Lanceur d’alerte : comment procéder - La Semaine Vétérinaire n° 2012 du 24/11/2023
La Semaine Vétérinaire n° 2012 du 24/11/2023

Droit

ENTREPRISE

Auteur(s) : Par Jean-Paul Delhom

Le Syndicat des structures et établissements vétérinaires indépendants de France (SSEVIF) a proposé, le 16 octobre dernier, un webinaire pour présenter le statut de lanceur d’alerte, dans son contexte général légal, puis selon les particularités liées à notre profession. Décryptage.

En présence d’Alice Mony, avocate en droit social, et de Jean Tamalet, avocat en droit pénal des affaires et investigations, le SSEVIF a choisi d’explorer le statut de lanceur d’alerte.

Le statut

Un lanceur d’alerte doit être une personne physique, de bonne foi, qui signale ou divulgue, sans contrepartie financière directe, des informations. Il peut s’agir d’un crime, d’un délit, d’une menace ou d’un préjudice pour l’intérêt général, d’une tentative de dissimulation, d’une violation de la loi ou d'un règlement.

La protection juridique

Les entreprises d’au moins 50 salariés sont tenues de mettre en place un dispositif permettant de recueillir les alertes émises par les salariés ou collaborateurs extérieurs. Certaines autorités publiques ont la même obligation, dont le Conseil national de l’Ordre des vétérinaires (CNOV). Les personnes morales ne peuvent être considérées comme lanceurs d’alerte, de la même manière qu’une personne physique qui n’agirait pas dans l’intérêt général ou qui chercherait à nuire. En revanche, le lanceur d'alerte ne peut être inquiété ni civilement pour les préjudices que son signalement aura causés, ni pénalement pour avoir intercepté des documents confidentiels. Cette protection est valable pour son entourage. La jurisprudence précise qu’elle s’applique aux salariés révélant des manquements aux obligations déontologiques ou au règlement.

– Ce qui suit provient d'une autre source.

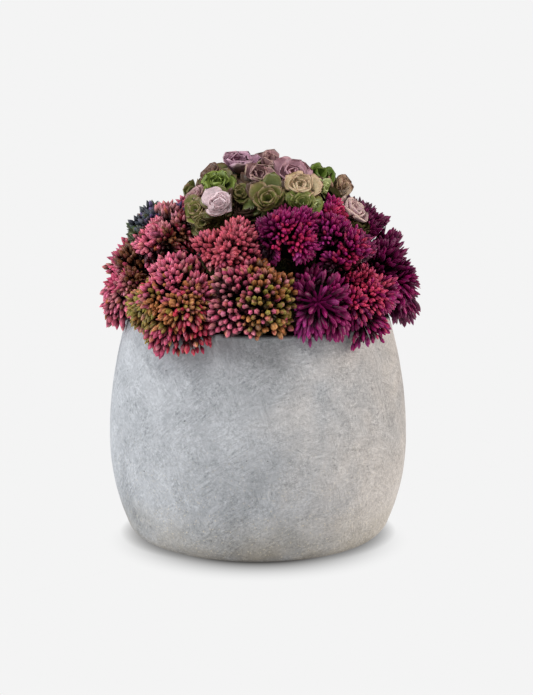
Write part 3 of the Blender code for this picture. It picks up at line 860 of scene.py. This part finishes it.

La loi prévoit des sanctions envers les personnes qui veulent nuire aux lanceurs d’alerte (non-respect de l’anonymat, licenciement, mesures discriminatoires, non-renouvellement de contrat, etc.). En cas de discriminations en raison du statut de lanceur d’alerte, la loi prévoit 3 ans d’emprisonnement et 4500 euros d’amende. En cas de violation de l’anonymat, il est prévu 3 ans d’emprisonnement et 45 000 euros d’amende. Dans le cadre de procédures-baillons, 1 an d’emprisonnement et 15 000 euros d’amende sont encourus.

La clause de confidentialité n’est pas valable dans ce cadre. La loi a créé une clause d’irresponsabilité pénale lors d'un délit commis pour obtenir des preuves de l’information.

Le lanceur d’alerte peut choisir entre le signalement interne ou externe à l’entreprise. La loi Waserman veut favoriser les dispositifs d’alertes internes comme levier de la politique RSE (responsabilité sociale et environnementale) des entreprises.

Cette loi ne peut s’appliquer si le lanceur d’alerte est de mauvaise foi ou révèle des secrets nationaux.

La procédure pour les vétérinaires

Christophe Hugnet (L 93), membre du CNOV, décrit la procédure lanceur d’alerte pour notre profession. La commission lanceur d’alerte du conseil de l’Ordre doit être contactée par lettre LRAR (double enveloppe), appel téléphonique ou par mail (lanceuralerte@ordre veterinaire.fr). Elle est composée du président de l’Ordre, du secrétaire général, du responsable de la commission gestion et prévention des risques, du représentant du service juridique. Ses champs de compétence relèvent des missions de l’Ordre, dont l’exercice vétérinaire des personnes physiques et des sociétés d’exercice, et peuvent porter sur l'indépendance, l'absence de conflits d’intérêts ou la compétence professionnelle.

Un accusé de réception et un numéro identifiant seront transmis au lanceur d’alerte dans les sept jours à dater de la réception du courrier. La commission a trois mois pour transmettre par écrit les moyens et diligences effectuées. La confidentialité est garantie. Il n’y a pas de responsabilité pénale du lanceur d’alerte pour les moyens d’obtention des documents prouvant les informations transmises. La commission décide si la personne peut bénéficier du statut de lanceur d’alerte. Les dossiers classés irrecevables sont clos. Pour les dossiers recevables, la commission décide si le signalement relève ou pas de la compétence du CNOV. Si le dossier est traité au sein de ce dernier, les suites données peuvent être l’engagement d’une procédure disciplinaire, administrative, voire judiciaire.